MoA: Mixture of Sparse Attention for Automatic Large Language Model Compression (2406.14909v2)

Published 21 Jun 2024 in cs.LG, cs.AI, and cs.CL

Abstract: Sparse attention can effectively mitigate the significant memory and throughput demands of LLMs in long contexts. Existing methods typically employ a uniform sparse attention mask, applying the same sparse pattern across different attention heads and input lengths. However, this uniform approach fails to capture the diverse attention patterns inherent in LLMs, ignoring their distinct accuracy-latency trade-offs. To address this challenge, we propose the Mixture of Attention (MoA), which automatically tailors distinct sparse attention configurations to different heads and layers. MoA constructs and navigates a search space of various attention patterns and their scaling rules relative to input sequence lengths. It profiles the model, evaluates potential configurations, and pinpoints the optimal sparse attention compression plan. MoA adapts to varying input sizes, revealing that some attention heads expand their focus to accommodate longer sequences, while other heads consistently concentrate on fixed-length local contexts. Experiments show that MoA increases the effective context length by $3.9\times$ with the same average attention span, boosting retrieval accuracy by $1.5-7.1\times$ over the uniform-attention baseline across Vicuna-{7B,13B}, and Llama3-{8B,70B} models. Moreover, MoA narrows the capability gaps between sparse and dense models, reducing the maximum relative performance drop from $9\%-36\%$ to within $5\%$ across two long-context understanding benchmarks. MoA achieves a $1.2-1.4\times$ GPU memory reduction, boosting decode throughput by $6.6-8.2\times$ and $1.7-1.9\times$ compared to FlashAttention2 and vLLM, with minimal impact on performance. Our code is available at \url{https://github.com/thu-nics/MoA}.

PDF HTML Abstract

Overview of "MoA: Mixture of Sparse Attention for Automatic LLM Compression"

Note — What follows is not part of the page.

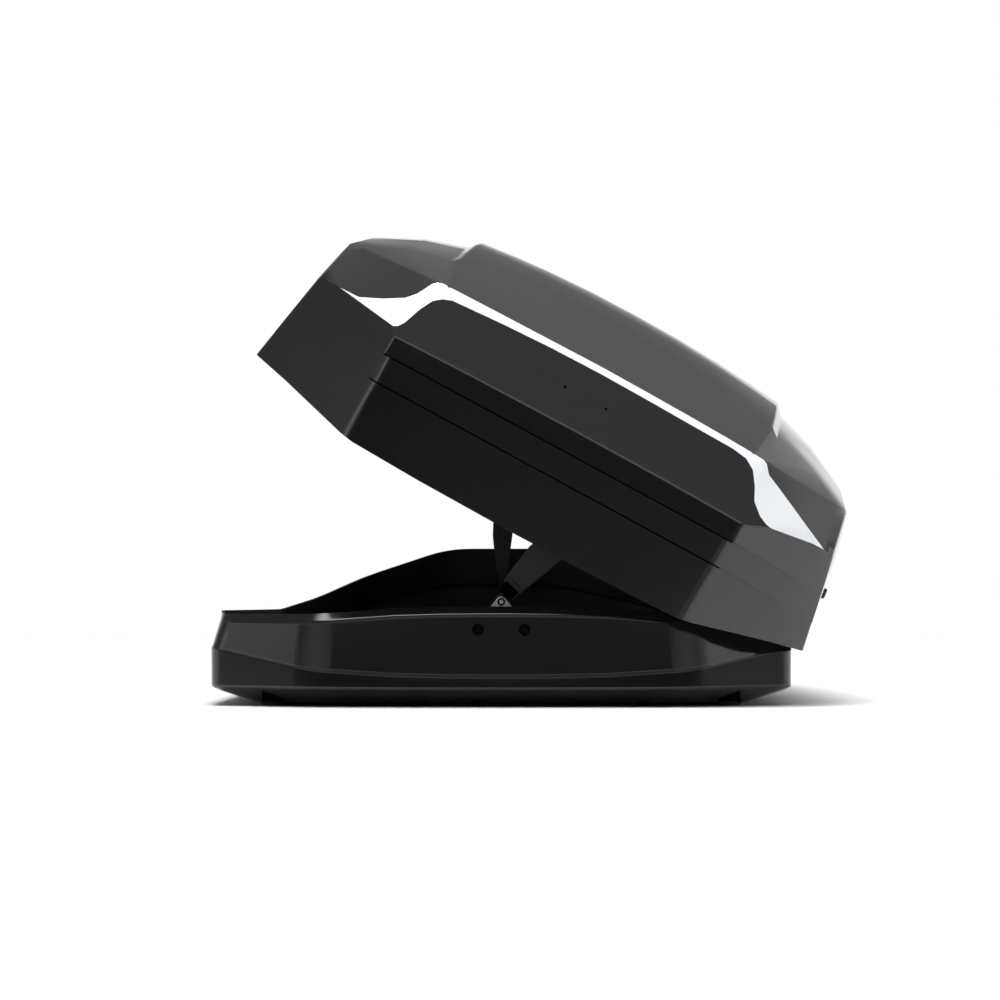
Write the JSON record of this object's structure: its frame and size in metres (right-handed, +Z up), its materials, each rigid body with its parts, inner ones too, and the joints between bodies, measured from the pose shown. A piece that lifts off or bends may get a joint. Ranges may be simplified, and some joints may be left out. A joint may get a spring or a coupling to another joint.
{
  "type": "roof cargo box",
  "caption": "Faceted gloss black roof cargo box; its lid opens to either side and stands open on the right hinge, held by telescoping lifter struts over a shallow black tray.",
  "frame": {"origin": "centre of the flat underside of the base's ribs", "axes": "+X to the right seen from behind the box, +Y forwards to the nose, +Z up"},
  "size_m": [0.9447, 2.09, 0.7118],
  "materials": {
    "gloss_black_shell": "high gloss",
    "textured_black_base": "fine texture",
    "black_steel": "satin",
    "zinc_steel": "zinc plated",
    "aluminium_rail": "anodised",
    "strut_cover": "satin",
    "lock_chrome": "polished",
    "grey_grip": "soft touch",
    "black_nylon": "satin"
  },
  "bodies": {
    "base": {"base_shell": "textured_black_base", "left_floor_rail": "aluminium_rail", "right_floor_rail": "aluminium_rail", "left_catch_rail": "black_steel", "right_catch_rail": "black_steel", "rear_lifter_bracket": "zinc_steel", "front_lifter_bracket": "zinc_steel", "rear_lifter_pin": "zinc_steel", "front_lifter_pin": "zinc_steel", "rear_bolt_left": "black_nylon", "rear_bolt_right": "black_nylon", "rear_left_clamp_housing": "black_nylon", "rear_right_clamp_housing": "black_nylon", "front_left_clamp_housing": "black_nylon", "front_right_clamp_housing": "black_nylon"},
    "left_bar": {"left_hinge_bar": "zinc_steel"},
    "lid": {"lid_shell": "gloss_black_shell", "left_lid_hinge": "zinc_steel", "right_lid_hinge": "zinc_steel", "right_hinge_bar": "zinc_steel", "rear_lid_track": "aluminium_rail", "front_lid_track": "aluminium_rail", "left_lock_plate": "black_nylon", "right_lock_plate": "black_nylon", "left_grab_handle": "grey_grip", "right_grab_handle": "grey_grip"},
    "rear_left_sleeve": {"rear_left_strut_sleeve": "strut_cover"},
    "rear_left_tube": {"rear_left_strut_tube": "black_steel"},
    "rear_left_rod": {"rear_left_strut_rod": "zinc_steel"},
    "rear_right_sleeve": {"rear_right_strut_sleeve": "strut_cover"},
    "rear_right_tube": {"rear_right_strut_tube": "black_steel"},
    "rear_right_rod": {"rear_right_strut_rod": "zinc_steel"},
    "front_left_sleeve": {"front_left_strut_sleeve": "strut_cover"},
    "front_left_tube": {"front_left_strut_tube": "black_steel"},
    "front_left_rod": {"front_left_strut_rod": "zinc_steel"},
    "front_right_sleeve": {"front_right_strut_sleeve": "strut_cover"},
    "front_right_tube": {"front_right_strut_tube": "black_steel"},
    "front_right_rod": {"front_right_strut_rod": "zinc_steel"},
    "left_knob": {"left_lock_knob": "black_nylon"},
    "left_key": {"left_key_cylinder": "lock_chrome"},
    "left_locks": {"left_lock_bar": "black_steel"},
    "right_knob": {"right_lock_knob": "black_nylon"},
    "right_key": {"right_key_cylinder": "lock_chrome"},
    "right_locks": {"right_lock_bar": "black_steel"},
    "rear_left_clamp_knob": {"rear_left_clamp_knob": "grey_grip"},
    "rear_left_clamp_stud": {"rear_left_clamp_stud": "zinc_steel"},
    "rear_right_clamp_knob": {"rear_right_clamp_knob": "grey_grip"},
    "rear_right_clamp_stud": {"rear_right_clamp_stud": "zinc_steel"},
    "front_left_clamp_knob": {"front_left_clamp_knob": "grey_grip"},
    "front_left_clamp_stud": {"front_left_clamp_stud": "zinc_steel"},
    "front_right_clamp_knob": {"front_right_clamp_knob": "grey_grip"},
    "front_right_clamp_stud": {"front_right_clamp_stud": "zinc_steel"}
  },
  "joints": [
    {"name": "lid_right_hinge", "type": "hinge", "parent": "base", "child": "left_bar", "pos_m": [0.4, 0, 0.113], "axis": [0, 1, 0], "range_deg": [-28.5, 0]},
    {"name": "lid_left_hinge", "type": "hinge", "parent": "left_bar", "child": "lid", "pos_m": [-0.30305, 0, 0.49473], "axis": [0, 1, 0], "range_deg": [-28.5, 0]},
    {"name": "rear_left_strut_swing", "type": "hinge", "parent": "base", "child": "rear_left_sleeve", "pos_m": [0, -0.839, 0.147], "axis": [0, 1, 0], "range_deg": [-48.05, 0]},
    {"name": "rear_left_tube_slide", "type": "slide", "parent": "rear_left_sleeve", "child": "rear_left_tube", "axis": [0.0523, 0, 0.9986], "range_m": [-0.1668, 0]},
    {"name": "rear_left_rod_slide", "type": "slide", "parent": "rear_left_tube", "child": "rear_left_rod", "axis": [0.0523, 0, 0.9986], "range_m": [0, 0.1394]},
    {"name": "rear_right_strut_swing", "type": "hinge", "parent": "base", "child": "rear_right_sleeve", "pos_m": [0, -0.865, 0.147], "axis": [0, 1, 0], "range_deg": [-48.05, 0]},
    {"name": "rear_right_tube_slide", "type": "slide", "parent": "rear_right_sleeve", "child": "rear_right_tube", "axis": [0.7071, 0, 0.7071], "range_m": [-0.1394, 0]},
    {"name": "rear_right_rod_slide", "type": "slide", "parent": "rear_right_tube", "child": "rear_right_rod", "axis": [0.7071, 0, 0.7071], "range_m": [0, 0.1668]},
    {"name": "front_left_strut_swing", "type": "hinge", "parent": "base", "child": "front_left_sleeve", "pos_m": [0, 0.653, 0.147], "axis": [0, 1, 0], "range_deg": [-48.05, 0]},
    {"name": "front_left_tube_slide", "type": "slide", "parent": "front_left_sleeve", "child": "front_left_tube", "axis": [0.0523, 0, 0.9986], "range_m": [-0.1668, 0]},
    {"name": "front_left_rod_slide", "type": "slide", "parent": "front_left_tube", "child": "front_left_rod", "axis": [0.0523, 0, 0.9986], "range_m": [0, 0.1394]},
    {"name": "front_right_strut_swing", "type": "hinge", "parent": "base", "child": "front_right_sleeve", "pos_m": [0, 0.627, 0.147], "axis": [0, 1, 0], "range_deg": [-48.05, 0]},
    {"name": "front_right_tube_slide", "type": "slide", "parent": "front_right_sleeve", "child": "front_right_tube", "axis": [0.7071, 0, 0.7071], "range_m": [-0.1394, 0]},
    {"name": "front_right_rod_slide", "type": "slide", "parent": "front_right_tube", "child": "front_right_rod", "axis": [0.7071, 0, 0.7071], "range_m": [0, 0.1668]},
    {"name": "left_lock_turn", "type": "hinge", "parent": "lid", "child": "left_knob", "pos_m": [-0.29627, -0.5, 0.59231], "axis": [-0.8241, 0, 0.5664], "range_deg": [-90.1, 0]},
    {"name": "left_key_turn", "type": "hinge", "parent": "left_knob", "child": "left_key", "pos_m": [-0.29627, -0.5, 0.59231], "axis": [-0.8241, 0, 0.5664], "range_deg": [0, 90]},
    {"name": "left_lock_slide", "type": "slide", "parent": "lid", "child": "left_locks", "axis": [0, 1, 0], "range_m": [-0.016, 0]},
    {"name": "right_lock_turn", "type": "hinge", "parent": "lid", "child": "right_knob", "pos_m": [0.47815, -0.5, 0.17184], "axis": [0.9239, 0, -0.3827], "range_deg": [0, 90.1]},
    {"name": "right_key_turn", "type": "hinge", "parent": "right_knob", "child": "right_key", "pos_m": [0.47815, -0.5, 0.17184], "axis": [0.9239, 0, -0.3827], "range_deg": [0, 90]},
    {"name": "right_lock_slide", "type": "slide", "parent": "lid", "child": "right_locks", "axis": [0, -1, 0], "range_m": [0, 0.016]},
    {"name": "rear_left_clamp_turn", "type": "hinge", "parent": "base", "child": "rear_left_clamp_knob", "pos_m": [-0.2, -0.46, 0.06], "axis": [0, 0, 1], "range_deg": [0, 180.1]},
    {"name": "rear_left_clamp_lift", "type": "slide", "parent": "base", "child": "rear_left_clamp_stud", "axis": [0, 0, 1], "range_m": [0, 0.0025]},
    {"name": "rear_right_clamp_turn", "type": "hinge", "parent": "base", "child": "rear_right_clamp_knob", "pos_m": [0.2, -0.46, 0.06], "axis": [0, 0, 1], "range_deg": [0, 180.1]},
    {"name": "rear_right_clamp_lift", "type": "slide", "parent": "base", "child": "rear_right_clamp_stud", "axis": [0, 0, 1], "range_m": [0, 0.0025]},
    {"name": "front_left_clamp_turn", "type": "hinge", "parent": "base", "child": "front_left_clamp_knob", "pos_m": [-0.2, 0.32, 0.06], "axis": [0, 0, 1], "range_deg": [0, 180.1]},
    {"name": "front_left_clamp_lift", "type": "slide", "parent": "base", "child": "front_left_clamp_stud", "axis": [0, 0, 1], "range_m": [0, 0.0025]},
    {"name": "front_right_clamp_turn", "type": "hinge", "parent": "base", "child": "front_right_clamp_knob", "pos_m": [0.2, 0.32, 0.06], "axis": [0, 0, 1], "range_deg": [0, 180.1]},
    {"name": "front_right_clamp_lift", "type": "slide", "parent": "base", "child": "front_right_clamp_stud", "axis": [0, 0, 1], "range_m": [0, 0.0025]}
  ],
  "couplings": [
    {"joint": "rear_left_strut_swing", "follows": "lid_right_hinge", "ratio": 1.6842},
    {"joint": "rear_left_tube_slide", "follows": "lid_right_hinge", "m_per_rad": 0.335},
    {"joint": "rear_left_rod_slide", "follows": "lid_left_hinge", "m_per_rad": -0.28},
    {"joint": "rear_right_strut_swing", "follows": "lid_left_hinge", "ratio": 1.6842},
    {"joint": "rear_right_tube_slide", "follows": "lid_right_hinge", "m_per_rad": 0.28},
    {"joint": "rear_right_rod_slide", "follows": "lid_left_hinge", "m_per_rad": -0.335},
    {"joint": "front_left_strut_swing", "follows": "lid_right_hinge", "ratio": 1.6842},
    {"joint": "front_left_tube_slide", "follows": "lid_right_hinge", "m_per_rad": 0.335},
    {"joint": "front_left_rod_slide", "follows": "lid_left_hinge", "m_per_rad": -0.28},
    {"joint": "front_right_strut_swing", "follows": "lid_left_hinge", "ratio": 1.6842},
    {"joint": "front_right_tube_slide", "follows": "lid_right_hinge", "m_per_rad": 0.28},
    {"joint": "front_right_rod_slide", "follows": "lid_left_hinge", "m_per_rad": -0.335},
    {"joint": "left_lock_turn", "follows": "left_lock_slide", "rad_per_m": 98.175},
    {"joint": "right_lock_turn", "follows": "right_lock_slide", "rad_per_m": 98.175},
    {"joint": "rear_left_clamp_turn", "follows": "rear_left_clamp_lift", "rad_per_m": 1256.6},
    {"joint": "rear_right_clamp_turn", "follows": "rear_right_clamp_lift", "rad_per_m": 1256.6},
    {"joint": "front_left_clamp_turn", "follows": "front_left_clamp_lift", "rad_per_m": 1256.6},
    {"joint": "front_right_clamp_turn", "follows": "front_right_clamp_lift", "rad_per_m": 1256.6}
  ]
}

The paper entitled "MoA: Mixture of Sparse Attention for Automatic LLM Compression" introduces a novel approach to tackle the efficiency challenges associated with LLMs when dealing with long sequences. Sparse attention mechanisms historically offer memory and computation relief, but existing methodologies, which typically apply a uniform sparse attention pattern across all attention heads and input lengths, fail to exploit the full potential of LLM architectures. These uniform approaches do not capture the diverse attention patterns necessary for maintaining high performance amidst varying accuracy-latency trade-offs.

Key Contributions

The authors have proposed the Mixture of Attention (MoA), a method designed to automatically calibrate sparse attention configurations uniquely for each attention head and layer within an LLM. The central objectives and contributions of MoA are outlined as follows:

Heterogeneous Elastic Rules: MoA adopts a non-uniform, context-dependent strategy by implementing heterogeneous elastic rules which adjust sparse attention span dynamically based on the input sequence length. This enables the model to flexibly expand or contract its focus, either maintaining a global perspective or concentrating on local contexts as needed.
Construction of a Calibration Dataset: The necessity of informing model compression with appropriate datasets is emphasized. The authors leverage data with long-range dependencies, using the model outputs rather than human-generated responses as a reference, to more reliably profile compression effects on LLMs.
Automatic Optimization Pipeline: MoA employs an automatic pipeline that profiles each attention value's influence and optimizes various configurations to determine the optimal sparse attention pattern for each head. This automatic configuration identifies suitable elastic rules to minimize predictive loss under predefined density constraints.

Results and Implications

The experiments conducted confirm that MoA significantly extends the effective context length of models by up to 3.9 times while improving retrieval accuracy by a factor of 1.5 to 7.1 over uniform sparse baselines. With only a modest degradation in performance metrics, MoA reduces maximum relative performance losses from dense configurations and achieves up to 1.4 times GPU memory savings alongside marked increases in computational throughput (6.6-8.2 times over FlashAttention2).

Theoretical and Practical Implications

The implications of MoA are noteworthy for both performance enhancement and resource optimization. This work showcases that a heterogeneous approach allows LLMs to better allocate attention resources where necessary, mitigating the significant efficiency trade-offs of long-context processing. From a practical standpoint, the methodology offers a transparent and reproducible means to reconfigure LLMs for improved efficiency without the need for significant retraining.

Prospective Developments

In future iterations, exploring non-linear scaling rules and integrating dynamic attention schemes could further optimize context handling across diverse input scenarios. Expanding the profiling concept to evaluate other model components, such as weight matrices, could stimulate advances in complementary compression techniques like quantization or pruning, further broadening the scope of large-model efficiency optimization.

Overall, MoA represents a sophisticated step towards more efficient and versatile LLMs, offering a promising strategy for engaging with the complexity and variability inherent in natural language processing tasks.